A third place to look for professional development is the Cornell Ornithology Lab, for information about landscaping habits to enhance habitat for birds. Habitats for pollinators are not distracting from the surging interest in our bird populations, rather they are gaining tandem visibility and importance. Learning about some bird identification techniques may at first sound a bit further from your landscape profession than you think is needed, but if you consider what you may be asked to plant or different directions in your care and maintenance of your customers’ properties, you will appreciate learning about the importance of birds in our environment. Knowing which birds may be nesting in short, thick shrubbery may mean you suggest certain plants (think Bridal Veil Spirea, or Mockorange) to offer nesting habitats. Knowing when to mow large expanses of fields or open areas will mean you won’t disturb ground nesters such as Kildeer. With some knowledge of birds and their requirements for nesting, food and foraging and protection from predators, you will help your clients understand some of the ways we are changing best practices for mowing, fertilizing, applying herbicides or choosing new plants to establish or rejuvenate an aging garden. With a full library of topics about everything you can imagine related to birds, the home page, www.birds.cornell.edu can be a go-to where you’ll start your professional development to include birds in the mix of things you consider helping your clients develop gardens for four-season interest.

These are just three suggestions for your winter review and use. Keep in touch with UNH Cooperative Extension and UMaine Cooperative Extension – being on their email lists will give you more info on their webinars and events. Here’s wishing everyone lots of success reviewing your past year in the landscape business and include continued education and meaningful growth in the field you can share with your crews and clients.
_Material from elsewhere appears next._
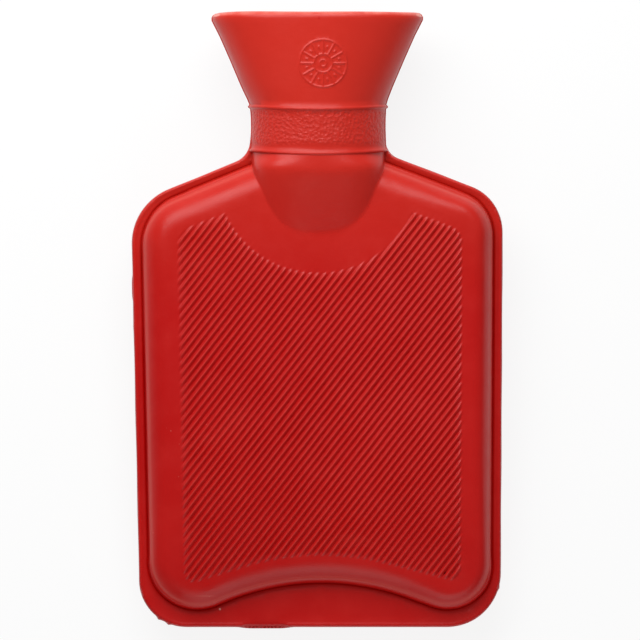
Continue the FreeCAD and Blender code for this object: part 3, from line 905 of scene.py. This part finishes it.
class Graph:
    """A material's nodes, with short ways to make and join them."""

    def __init__(self, name):
        self.material = bpy.data.materials.new(name)
        self.material.use_nodes = True
        self.tree = self.material.node_tree
        self.tree.nodes.clear()
        self.output = self.tree.nodes.new("ShaderNodeOutputMaterial")
        self.shader = self.tree.nodes.new("ShaderNodeBsdfPrincipled")
        self.join(self.shader.outputs[0], self.output.inputs["Surface"])
        self.place = self.tree.nodes.new("ShaderNodeTexCoord").outputs["Object"]

    def join(self, source, target):
        self.tree.links.new(source, target)

    def put(self, value, socket):
        if isinstance(value, bpy.types.NodeSocket):
            self.join(value, socket)
        else:
            socket.default_value = value

    def noise(self, scale, detail, roughness=0.55, distortion=0.0):
        node = self.tree.nodes.new("ShaderNodeTexNoise")
        self.join(self.place, node.inputs["Vector"])
        node.inputs["Scale"].default_value = scale
        node.inputs["Detail"].default_value = detail
        node.inputs["Roughness"].default_value = roughness
        node.inputs["Distortion"].default_value = distortion
        return node.outputs["Fac"]

    def cells(self, scale):
        node = self.tree.nodes.new("ShaderNodeTexVoronoi")
        self.join(self.place, node.inputs["Vector"])
        node.inputs["Scale"].default_value = scale
        return node.outputs["Distance"]

    def spread(self, value, low, high, to_low=0.0, to_high=1.0):
        """The value, moved from one range to another with soft ends."""
        node = self.tree.nodes.new("ShaderNodeMapRange")
        node.interpolation_type = "SMOOTHSTEP"
        for socket, number in zip(node.inputs, (value, low, high, to_low, to_high)):
            self.put(number, socket)
        return node.outputs["Result"]

    def math(self, operation, a, b):
        node = self.tree.nodes.new("ShaderNodeMath")
        node.operation = operation
        for socket, value in zip(node.inputs, (a, b)):
            self.put(value, socket)
        return node.outputs[0]

    def mix(self, share, a, b):
        node = self.tree.nodes.new("ShaderNodeMix")
        node.data_type = "RGBA"
        self.put(share, node.inputs[0])
        self.put(a, node.inputs[6])
        self.put(b, node.inputs[7])
        return node.outputs[2]

    def attribute(self, name):
        node = self.tree.nodes.new("ShaderNodeAttribute")
        node.attribute_name = name
        return node.outputs["Fac"]

    def along(self, axis):
        """The distance along an axis of the mould's frame, in metres."""
        direction = MOULD.col[axis].to_3d()
        node = self.tree.nodes.new("ShaderNodeVectorMath")
        node.operation = "DOT_PRODUCT"
        self.join(self.place, node.inputs[0])
        node.inputs[1].default_value = direction
        return self.math("ADD", node.outputs["Value"], -direction.dot(MOULD.translation))

    def bump(self, height, distance, strength=1.0, normal=None):
        node = self.tree.nodes.new("ShaderNodeBump")
        node.inputs["Strength"].default_value = strength
        node.inputs["Distance"].default_value = distance
        self.join(height, node.inputs["Height"])
        if normal is not None:
            self.join(normal, node.inputs["Normal"])
        return node.outputs["Normal"]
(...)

— by Chris Blackstone, NHCLP

Emerald Ash Borer Affects More Than our Landscapes

As Emerald Ash Borer (EAB) becomes more of a reality, we have to think of not only the loss of ornamental value absence of ash trees will create, but also the effects the lack of the harvested wood will cause. Ash is used for many purposes included flooring, snowshoes, oars, baseball bats, tool handles, and hockey sticks, just to name a few. The wood is strong, yet lightweight, and resists shock. These products are usually made from white ash, Fraxinus americana.

A far less common ash is brown ash, sometimes called black ash, Fraxinus nigra. Often found growing in swamps,or other wet areas, brown ash is native to the Northeastern U.S. and Eastern Canada. This ash is threatened with near total extinction due to EAB.
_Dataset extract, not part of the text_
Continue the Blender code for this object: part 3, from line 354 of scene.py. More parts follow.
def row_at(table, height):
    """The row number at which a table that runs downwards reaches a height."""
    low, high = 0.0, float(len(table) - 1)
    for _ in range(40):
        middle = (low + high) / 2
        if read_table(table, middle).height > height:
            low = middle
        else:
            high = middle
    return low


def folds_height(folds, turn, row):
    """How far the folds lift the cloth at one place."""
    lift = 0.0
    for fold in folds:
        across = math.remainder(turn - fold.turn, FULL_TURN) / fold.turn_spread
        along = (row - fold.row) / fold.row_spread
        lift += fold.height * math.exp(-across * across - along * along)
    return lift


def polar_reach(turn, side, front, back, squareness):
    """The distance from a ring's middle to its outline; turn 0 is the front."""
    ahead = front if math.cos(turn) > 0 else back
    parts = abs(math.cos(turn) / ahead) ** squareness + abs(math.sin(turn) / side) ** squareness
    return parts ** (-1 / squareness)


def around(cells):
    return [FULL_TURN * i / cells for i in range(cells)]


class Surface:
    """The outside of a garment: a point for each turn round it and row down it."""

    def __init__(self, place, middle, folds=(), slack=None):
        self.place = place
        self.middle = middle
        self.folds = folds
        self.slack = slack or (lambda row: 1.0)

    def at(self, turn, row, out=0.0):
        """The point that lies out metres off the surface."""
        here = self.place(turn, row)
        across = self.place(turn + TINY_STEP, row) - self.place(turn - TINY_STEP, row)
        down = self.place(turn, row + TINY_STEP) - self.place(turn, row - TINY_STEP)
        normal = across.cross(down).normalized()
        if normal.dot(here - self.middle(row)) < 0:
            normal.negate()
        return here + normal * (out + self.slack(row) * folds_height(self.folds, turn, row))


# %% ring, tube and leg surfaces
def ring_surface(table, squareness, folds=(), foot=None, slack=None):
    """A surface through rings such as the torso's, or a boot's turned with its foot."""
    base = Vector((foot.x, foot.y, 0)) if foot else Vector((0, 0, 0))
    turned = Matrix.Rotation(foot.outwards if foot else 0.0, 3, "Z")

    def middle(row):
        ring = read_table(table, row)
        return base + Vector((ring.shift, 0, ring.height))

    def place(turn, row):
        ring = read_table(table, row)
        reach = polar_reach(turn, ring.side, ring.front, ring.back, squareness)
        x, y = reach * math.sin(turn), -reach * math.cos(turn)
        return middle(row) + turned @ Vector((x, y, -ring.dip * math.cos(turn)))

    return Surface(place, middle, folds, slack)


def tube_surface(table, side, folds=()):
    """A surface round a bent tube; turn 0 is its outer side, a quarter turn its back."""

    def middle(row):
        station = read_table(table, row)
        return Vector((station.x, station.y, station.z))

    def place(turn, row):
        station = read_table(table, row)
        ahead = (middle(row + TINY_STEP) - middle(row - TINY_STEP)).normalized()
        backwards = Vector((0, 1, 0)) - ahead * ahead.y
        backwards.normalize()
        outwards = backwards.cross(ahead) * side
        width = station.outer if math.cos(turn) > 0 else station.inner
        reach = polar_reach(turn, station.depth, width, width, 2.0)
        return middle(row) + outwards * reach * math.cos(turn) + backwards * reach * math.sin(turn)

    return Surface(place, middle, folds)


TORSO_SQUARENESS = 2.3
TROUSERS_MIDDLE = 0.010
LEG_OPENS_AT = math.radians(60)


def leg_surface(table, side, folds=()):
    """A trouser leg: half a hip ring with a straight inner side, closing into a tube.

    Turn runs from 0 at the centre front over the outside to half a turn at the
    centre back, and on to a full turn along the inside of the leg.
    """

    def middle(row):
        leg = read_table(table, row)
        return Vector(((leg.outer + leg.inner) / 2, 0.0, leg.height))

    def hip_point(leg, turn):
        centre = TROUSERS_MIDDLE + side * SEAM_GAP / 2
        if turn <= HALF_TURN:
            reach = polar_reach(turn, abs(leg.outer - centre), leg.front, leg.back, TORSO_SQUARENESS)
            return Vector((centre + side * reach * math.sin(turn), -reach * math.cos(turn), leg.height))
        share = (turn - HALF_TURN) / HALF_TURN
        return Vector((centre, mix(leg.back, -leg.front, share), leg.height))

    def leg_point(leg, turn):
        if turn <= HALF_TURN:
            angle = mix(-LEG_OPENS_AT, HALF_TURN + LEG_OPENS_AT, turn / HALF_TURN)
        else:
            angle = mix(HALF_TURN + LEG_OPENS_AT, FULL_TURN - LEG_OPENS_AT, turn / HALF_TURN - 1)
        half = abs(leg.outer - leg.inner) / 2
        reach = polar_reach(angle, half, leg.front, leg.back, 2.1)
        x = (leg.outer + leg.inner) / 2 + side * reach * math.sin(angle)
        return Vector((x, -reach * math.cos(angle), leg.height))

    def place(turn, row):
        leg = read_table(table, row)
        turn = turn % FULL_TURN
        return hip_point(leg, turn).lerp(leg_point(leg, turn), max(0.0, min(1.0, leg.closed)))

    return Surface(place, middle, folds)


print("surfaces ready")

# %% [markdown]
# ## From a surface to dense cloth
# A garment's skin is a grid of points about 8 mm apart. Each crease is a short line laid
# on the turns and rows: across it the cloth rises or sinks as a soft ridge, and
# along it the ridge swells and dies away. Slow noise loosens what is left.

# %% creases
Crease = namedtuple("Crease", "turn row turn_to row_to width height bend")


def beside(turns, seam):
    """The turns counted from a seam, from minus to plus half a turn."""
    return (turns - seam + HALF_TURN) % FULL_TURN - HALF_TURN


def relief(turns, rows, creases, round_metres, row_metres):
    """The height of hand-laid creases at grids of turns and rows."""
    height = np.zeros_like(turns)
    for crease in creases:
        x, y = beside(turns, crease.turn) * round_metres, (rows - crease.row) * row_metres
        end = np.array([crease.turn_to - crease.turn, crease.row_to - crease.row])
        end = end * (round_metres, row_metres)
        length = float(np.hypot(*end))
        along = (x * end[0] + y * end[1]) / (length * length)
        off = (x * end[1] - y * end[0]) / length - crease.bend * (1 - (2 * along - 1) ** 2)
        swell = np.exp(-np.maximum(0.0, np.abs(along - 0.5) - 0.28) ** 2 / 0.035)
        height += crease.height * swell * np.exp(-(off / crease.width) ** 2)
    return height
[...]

Brown ash is unique to all trees in North America in that it does not have fibres connecting to the growth rings of each other. This is a useful property for basket makers. By pounding on the wood with a mallet, the newer spring wood layer is crushed, allowing the tougher and darker summer wood layer to be peeled off into strips. The strips are trimmed, cleaned, and used in basket weaving.
Maine’s Wabanaki people, indigenous to the region, have used the ash baskets as part of their culture. An arrow was shot into a tree and “out of the tree came the people.” I think this is certainly an indication of significant cultural importance! The fact that EAB creates not only great horticultural risks, but also a major threat to a native culture, the State and the USDA are putting a bit more attention into EAB now that they realize the issue is a reality. Many of the baskets, made by various Wabanaki people, are really considered a valuable art form and as a result some have been priced similar to many museum pieces. It will be a shame when this priceless art is no longer able to be made.

The damage EAB is doing to our landscapes goes far beyond that of ornamental trees in our yards.

— by Phil Caldwell, a past president of NHLA (1989) who now lives and works in Maine.